In the same way, we are constantly engaged in creating things that are the karmic causes of our own suffering, but we don’t make a connection. The reason we don’t make a connection is due to the other kind of karmic ripening, the one that you don’t see in this life. The karma that ripens after a long time, an intermediate time, or even a short time, are karmic ripenings that you actually do not see in this lifetime.

Here then is a problem. Here is one of the reasons why it becomes very difficult to realize the unchangeable truth that all sentient beings wish to be happy, and yet not realizing how to create the causes of happiness, create instead the causes of suffering.

Many of the things that we have suffered in this lifetime seem to have been put upon us in an innocent way. We were innocent. Why is someone born with a cleft palate? Why are some of us born with a crippling condition, some handicap? Why do some of us become ill or die when we have tried to live a good life, when we have done everything we can to be kind to other human beings and have never killed anyone? It is because many of the causes that we see in this lifetime have come from a time before.

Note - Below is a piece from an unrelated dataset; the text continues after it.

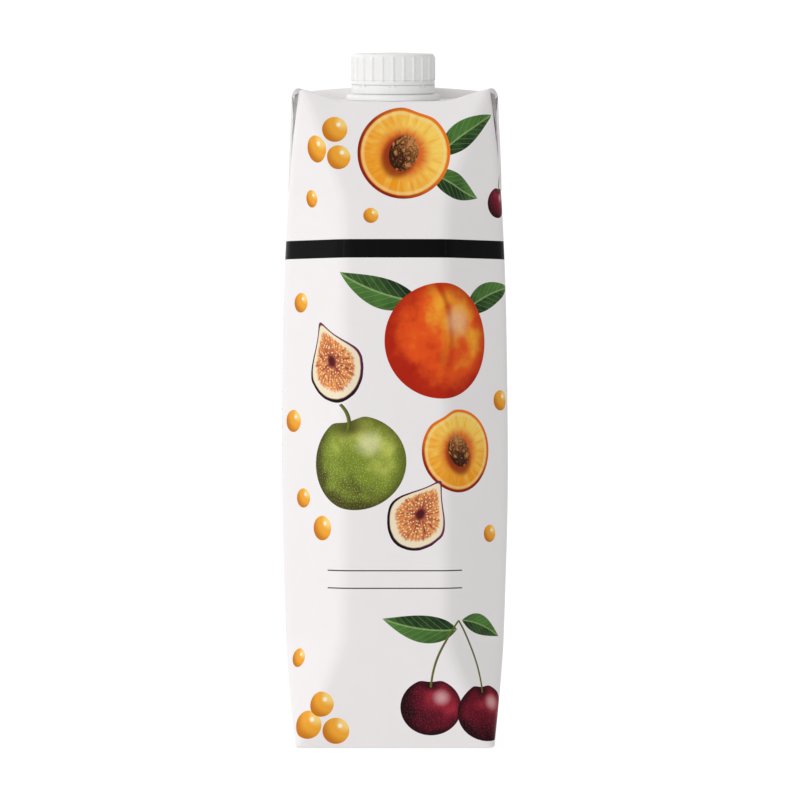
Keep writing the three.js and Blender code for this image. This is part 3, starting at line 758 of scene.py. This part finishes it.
def stone_half(sheet, x, y, radius, turn):
    """A halved stone fruit: thin red skin, golden flesh whose fibres redden round the middle, and an
    oval, wrinkled brown stone with its shadow."""
    make = sheet.make
    deep, pale, reddened, rim = (rgb(tone) for tone in STONE_FRUIT_FLESH)
    dark_skin, light_skin = (rgb(tone) for tone in STONE_FRUIT_SKIN)
    shadow, dark_stone, light_stone = (rgb(tone) for tone in STONE)
    place, px, py, r = rounded_places(sheet, x, y, radius, turn, 1.0, 0.06)
    fibre = fibres(sheet, place, r, 5.0, 1.7)
    flesh = make.colour(deep, pale, (fibre * 0.9 + py * 0.25 + px * 0.2).step(0.1, 0.85))
    flesh = make.colour(flesh, reddened, (r - fibre * 0.3).step(0.2, 0.48, 0.85, 0.0))
    flesh = make.colour(flesh, rim, abs(r - 0.88).step(0.01, 0.05, 0.5, 0.0))
    skin = make.colour(dark_skin, light_skin, (px * 0.6 + py * 0.6 + sheet.blotch).step(-0.2, 1.2))
    colour = make.colour(flesh, skin, r.step(0.91, 0.945))
    stone_place = place.vector_math("MULTIPLY", (3.1, 2.4, 1.0))
    stone = stone_place.distance()
    colour = make.colour(colour, shadow, stone_place.distance(-0.22, -0.26).step(0.9, 1.35, 0.75, 0.0))
    furrow = abs(make.noise(stone_place, 2.6, 3, 0.6, "2D") - 0.5)
    wrinkle = (px + py) * 0.8 + furrow * 5.0 + sheet.grain * 0.3
    pit = make.colour(dark_stone, light_stone, wrinkle.step(0.1, 1.15))
    colour = make.colour(colour, pit, stone.step(0.93, 1.0, 1.0, 0.0))
    sheet.lay_inside(colour, r, radius)


def fig_half(sheet, x, y, radius, turn):
    """A halved fig: a ball that narrows to a neck, dark purple skin, a cream ring, and rosy flesh of
    fibres and pale pips round a dark hollow."""
    make = sheet.make
    deep, pale, hollow, pip = (rgb(tone) for tone in FIG_FLESH)
    cream, dark_skin, light_skin = (rgb(tone) for tone in FIG_SKIN)
    px, py = sheet.at(x, y, radius, turn)
    place = make.vector(px / py.step(-0.2, 1.4, 1.0, 0.25), py * 0.8 - 0.08)
    r = place.distance() + (sheet.blotch - 0.5) * 0.06
    fibre = fibres(sheet, place, r, 6.0, 1.8)
    flesh = make.colour(deep, pale, (fibre + r * 0.35).step(0.38, 0.86))
    pips = sheet.seeds.step(0.16, 0.27, 0.95, 0.0) * between(r, 0.22, 0.68, 0.06)
    flesh = make.colour(flesh, pip, pips)
    flesh = make.colour(flesh, hollow, (r - fibre * 0.16).step(0.0, 0.12, 0.9, 0.0))
    ring = (r + (fibre - 0.5) * 0.2).step(0.68, 0.78)
    colour = make.colour(flesh, cream, ring)
    skin = make.colour(dark_skin, light_skin, (px * 0.5 + py * 0.6 + sheet.grain * 0.5).step(-0.4, 1.1))
    sheet.lay_inside(make.colour(colour, skin, r.step(0.89, 0.93)), r, radius)


def leaf(sheet, x, y, radius, turn, bend=0.12):
    """A smooth leaf on a bent midrib: its half width is a parabola that is fuller near the stalk. Side
    veins slant towards the tip."""
    make = sheet.make
    dark, light, vein = (rgb(tone) for tone in LEAF)
    px, py = sheet.at(x, y, radius, turn)
    reach = (1.0 - px * px).math("MAXIMUM", 0.0)
    side = abs(py - reach * bend)
    half = reach * (1.0 - px * 0.3) * LEAF_WIDTH
    veins = abs(((px - side * 1.5) * 4.5).math("FRACT") - 0.5).step(0.0, 0.08, 0.45, 0.0)
    veins = veins + side.step(0.008, 0.03, 0.8, 0.0)
    tone = sheet.blotch * 0.8 + sheet.grain * 0.2 + px * 0.2 + (py - reach * bend).step(-0.02, 0.02) * 0.35
    colour = make.colour(dark, light, tone.step(0.2, 1.2))
    sheet.lay(make.colour(colour, vein, veins), (half - side).step(0.0, PRINTED_EDGE / radius))


def stalk(sheet, start, end, bend, width):
    """A thin stalk on a parabola from start to end. bend is its rise as a share of its length."""
    brown, green = (rgb(tone) for tone in STALK)
    along, up = end[0] - start[0], end[1] - start[1]
    span = float(np.hypot(along, up))
    px, py = sheet.at(*start, span, float(np.degrees(np.arctan2(up, along))))
    offset = py - px * (1.0 - px) * (4 * bend)
    colour = sheet.make.colour(brown, green, offset.step(-width / span, width / span))
    edge = PRINTED_EDGE / span
    mask = abs(offset).step(width / 2 / span - edge, width / 2 / span, 1.0, 0.0) * between(px, 0.0, 1.0, edge)
    sheet.lay(colour, mask)


def golden_berries(sheet, spots):
    """Small clear berries: a deeper rim low on the left, a glow low on the right and a round highlight."""
    dark, body, light, shine = (rgb(tone) for tone in GOLDEN)
    for x, y, radius in spots:
        place = sheet.make.vector(*sheet.at(x, y, radius))
        r = place.distance()
        shaded = place.distance(0.7, 0.6)
        colour = sheet.make.colour(light, body, shaded.step(0.2, 0.9))
        colour = sheet.make.colour(colour, dark, (shaded - sheet.grain * 0.2).step(0.9, 1.7))
        colour = sheet.make.colour(colour, shine, place.distance(0.3, 0.38).step(0.08, 0.24, 0.9, 0.0))
        sheet.lay_inside(colour, r, radius)


def cherry_pair(sheet, left, right, radius, top):
    """Two cherries on stalks that meet at the top."""
    for (x, y), bend in ((left, 0.1), (right, -0.1)):
        whole_fruit(sheet, x, y, radius, CHERRY, squash=0.94, dent=0.11, speckle=0.25)
        stalk(sheet, (x, y + radius * 0.66), top, bend, 0.9)


def upper_figures(sheet):
    leaf(sheet, 25, 206, 13, 34)
    leaf(sheet, 22, 190, 12, -24, bend=-0.12)
    golden_berries(sheet, [(-20, 208, 4.3), (-27.5, 201.5, 4.6), (-18.8, 198.6, 4.1)])
    golden_berries(sheet, [(-33, 185, 3.0), (-8, 179, 2.6)])
    cherry_pair(sheet, (44, 184), (55, 186), 5.6, (53, 205))


def middle_figures(sheet):
    leaf(sheet, -5, 155, 15, 160)
    leaf(sheet, 38, 151, 13, 20)
    whole_fruit(sheet, 16, 137, 19.5, PEACH, cleft=True)
    golden_berries(sheet, [(-38, 150, 3.4), (-41, 110, 3.8), (-36, 84, 3.3), (-27, 74, 4.2)])
    golden_berries(sheet, [(43, 117, 3.5), (38, 72, 3.0)])
    whole_fruit(sheet, -13, 96, 17.0, GREEN_FRUIT, turn=12, squash=0.93, dent=0.12, speckle=0.5)
    stalk(sheet, (-15.6, 106.8), (-18.6, 115.6), -0.16, 1.5)


def lower_figures(sheet):
    leaf(sheet, 9, 42, 13.5, 172)
    leaf(sheet, 34, 40, 10, -18)
    cherry_pair(sheet, (12, 14), (31, 12), 10.2, (23, 43))
    golden_berries(sheet, [(-29, 8, 4.8), (-19.5, 6, 4.5), (-24.5, 15, 4.3), (-38, 30, 3.2)])


def halved_figures(sheet):
    """The figures that show fibres lie over all the others."""
    stone_half(sheet, 3, 200, 15.5, -20)
    stone_half(sheet, 23, 100, 14.0, 30)
    fig_half(sheet, -22, 129, 11.5, 24)
    fig_half(sheet, 8, 78, 10.5, -32)


# The finishes. Their depths are in metres and the scales of their noises are per metre.

BOARD_IOR, BOARD_SHINE, BOARD_RELIEF = 1.5, 0.08, 0.00025
PRINTED_WAVES, PLAIN_WAVES, PLAIN_TONES, BOARD_GRAIN = 95, 120, 60, 1100
PLASTIC_IOR, PLASTIC_RELIEF, PLASTIC_DEPTH = 1.49, 0.0002, 0.002
CLOUDS, SCUFFS, MOULD_WAVES, MOULD_GRAIN = 220, 420, 300, 2500
SPOUT_WHITE, CAP_WHITE, CLOUDED, SCUFFED = "f6f6f5", "f7f7f6", "efefed", "e4e4e2"


def printed_board():
    """White coated board with the print laid on it, a faint unevenness and a soft gloss."""
    make = Maker("carton_print")
    sheet = Sheet(make)
    band_and_rules(sheet)
    side_table(sheet)
    upper_figures(sheet)
    middle_figures(sheet)
    lower_figures(sheet)
    halved_figures(sheet)
    base = make.colour(sheet.colour, sheet.paper, sheet.height.step(PRINT_TOP, PRINT_TOP + 0.3))
    place = make.object_place()
    relief = make.noise(place, PRINTED_WAVES, 2) * 3 + make.noise(place, BOARD_GRAIN, 2) * 0.25
    bump = make.relief(relief, 0.25, BOARD_RELIEF)
    gloss = sheet.grain.step(0, 1, 0.3, 0.4)
    constants = {"IOR": BOARD_IOR, "Specular IOR Level": BOARD_SHINE}
    return make.finish(constants, {"Base Color": base, "Roughness": gloss, "Normal": bump})


def white_board(name, sealed=False):
    """Unprinted coated board. The sealed edge shows the board's raw core."""
    make = Maker(name)
    place = make.object_place()
    tone = make.noise(place, PLAIN_TONES, 3)
    base = make.colour(rgb(PAPER), rgb(BOARD_SHADE), tone)
    relief = make.noise(place, PLAIN_WAVES, 2) + make.noise(place, BOARD_GRAIN, 2) * 0.2
    if sealed:
        depth = place.dot(0, 1 / MM)
        base = make.colour(base, rgb(RAW_EDGE), depth.step(FIN_WIDTH - 0.06, FIN_WIDTH - 0.02))
    bump = make.relief(relief, 0.4, BOARD_RELIEF)
    gloss = tone.step(0, 1, 0.38, 0.46)
    return make.finish({"IOR": BOARD_IOR}, {"Base Color": base, "Roughness": gloss, "Normal": bump})


def white_plastic(name, code):
    """Moulded plastic: a faint cloudiness, a grained skin, and fine scuffs round it that shine less."""
    make = Maker(name)
    place = make.object_place()
    cloud = make.noise(place, CLOUDS, 3)
    scuffs = make.noise(place.vector_math("MULTIPLY", (1.0, 1.0, 8.0)), SCUFFS, 3).step(0.56, 0.72)
    base = make.colour(rgb(code), rgb(CLOUDED), cloud * 0.5)
    base = make.colour(base, rgb(SCUFFED), scuffs * 0.25)
    gloss = cloud.step(0, 1, 0.3, 0.38) + scuffs * 0.14
    grain = make.noise(place, MOULD_GRAIN, 2) + make.noise(place, MOULD_WAVES, 2) * 1.5
    bump = make.relief(grain, 0.14, PLASTIC_RELIEF)
    constants = {"IOR": PLASTIC_IOR, "Subsurface Weight": 0.08, "Subsurface Scale": PLASTIC_DEPTH}
    return make.finish(constants, {"Base Color": base, "Roughness": gloss, "Normal": bump})


# The light: a wide soft sun, a surround that is dimmer to the right and in front, and a white floor.
# Rays from the camera see the surround and the floor as plain white.
SUN_STRENGTH, SUN_SOFTNESS, SUN_TILT = 0.49, 60, (70, 0, -35)
SURROUND_LEFT, SURROUND_RIGHT, SURROUND_FRONT = 1.12, 0.45, 0.68
SURROUND_SEEN = 1.05
FLOOR_TONE, FLOOR_GLOW_SEEN, FLOOR_GLOW_CAST, FLOOR_GAP, FLOOR_SIZE = 0.35, 0.8, 0.58, 0.05, 6


def seen_or_cast(make, seen, cast):
    """One strength for rays from the camera and another for the light that is cast."""
    camera_ray = make.node("ShaderNodeLightPath")
    return camera_ray * seen + (1 - camera_ray) * cast


def soft_sun():
    """A sun at the front left, twenty degrees above the level, so wide that its shadows are soft."""
    light = bpy.data.lights.new("soft_light", "SUN")
    light.energy, light.angle = SUN_STRENGTH, np.radians(SUN_SOFTNESS)
    lamp = bpy.data.objects.new("soft_light", light)
    lamp.rotation_euler = np.radians(SUN_TILT)
    bpy.context.collection.objects.link(lamp)


def white_floor():
    """A plane just under the pack, its size in metres. It glows, so that it shows as plain white."""
    bpy.ops.mesh.primitive_plane_add(size=FLOOR_SIZE, location=(0, 0, -FLOOR_GAP * MM))
    floor = bpy.context.object
    floor.name = "floor"
    make = Maker("floor_white")
    tones = [(tone, tone, tone, 1) for tone in (FLOOR_TONE, FLOOR_TONE * 0.97)]
    shade = make.colour(*tones, make.noise(make.object_place(), 3))
    strength = seen_or_cast(make, FLOOR_GLOW_SEEN, FLOOR_GLOW_CAST)
    glow = make.node("ShaderNodeEmission", None, {"Strength": strength})
    matt = make.node("ShaderNodeBsdfDiffuse", None, {"Color": shade})
    floor.data.materials.append(make.finish_with(make.node("ShaderNodeAddShader", None, {0: glow, 1: matt})))


def surround():
    """Light from all round, with less of it from the right and from the front."""
    make = Maker("surround", bpy.data.worlds, "ShaderNodeOutputWorld")
    direction = make.node("ShaderNodeTexCoord")
    rightward = make.node("ShaderNodeSeparateXYZ", None, {0: direction})
    backward = make.node("ShaderNodeSeparateXYZ", None, {0: direction}, output=1)
    sideways = rightward.step(-0.8, 0.8, SURROUND_LEFT, SURROUND_RIGHT)
    cast = sideways * backward.step(-1.0, -0.5, SURROUND_FRONT, 1.0)
    strength = seen_or_cast(make, SURROUND_SEEN, cast)
    white = {"Color": (1, 1, 1, 1), "Strength": strength}
    bpy.context.scene.world = make.finish_with(make.node("ShaderNodeBackground", None, white))
    bpy.context.scene.view_settings.view_transform = "Standard"


def camera():
    """A long lens, level and looking back along the pack's depth. Its clip end is in metres."""
    data = bpy.data.cameras.new("camera")
    data.lens, data.sensor_width = LENS, FILM_WIDTH
    data.clip_end = VIEW_END
    cam = bpy.data.objects.new("camera", data)
    cam.location = [c * MM for c in CAMERA]
    cam.rotation_euler = (np.pi / 2, 0, 0)
    bpy.context.collection.objects.link(cam)
    bpy.context.scene.camera = cam


camera()
soft_sun()
white_floor()
surround()
board_print = printed_board()
sealed_board = white_board("sealed_board", sealed=True)
carton_shell(board_print)
top_fin(sealed_board)
ears(white_board("plain_board"))
ear_seals(sealed_board)
back_seam(board_print)
spout(white_plastic("spout_white", SPOUT_WHITE))
cap_white = white_plastic("cap_white", CAP_WHITE)
tamper_band(cap_white)
cap(cap_white)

Now, from my point of view, if you don’t believe in reincarnation you have no access to the technology of Buddhism. You have to accept the idea you have lived before, and that some of the results you see ripening in your life now are ripening due to causes created in a time you do not know. And that some of the causes you are creating now – because you are creating causes constantly – will ripen in a time you cannot see. If you don’t accept that, Buddhist or not Buddhist, you cannot evolve in your mind; you cannot adapt and have the strength to continue. In fact, you cannot have the perspective to practice the antidote to suffering. Everyone who has ever been considered a living Buddha on this earth has taught reincarnation. So maybe you might want to consider it an idea that you could adopt.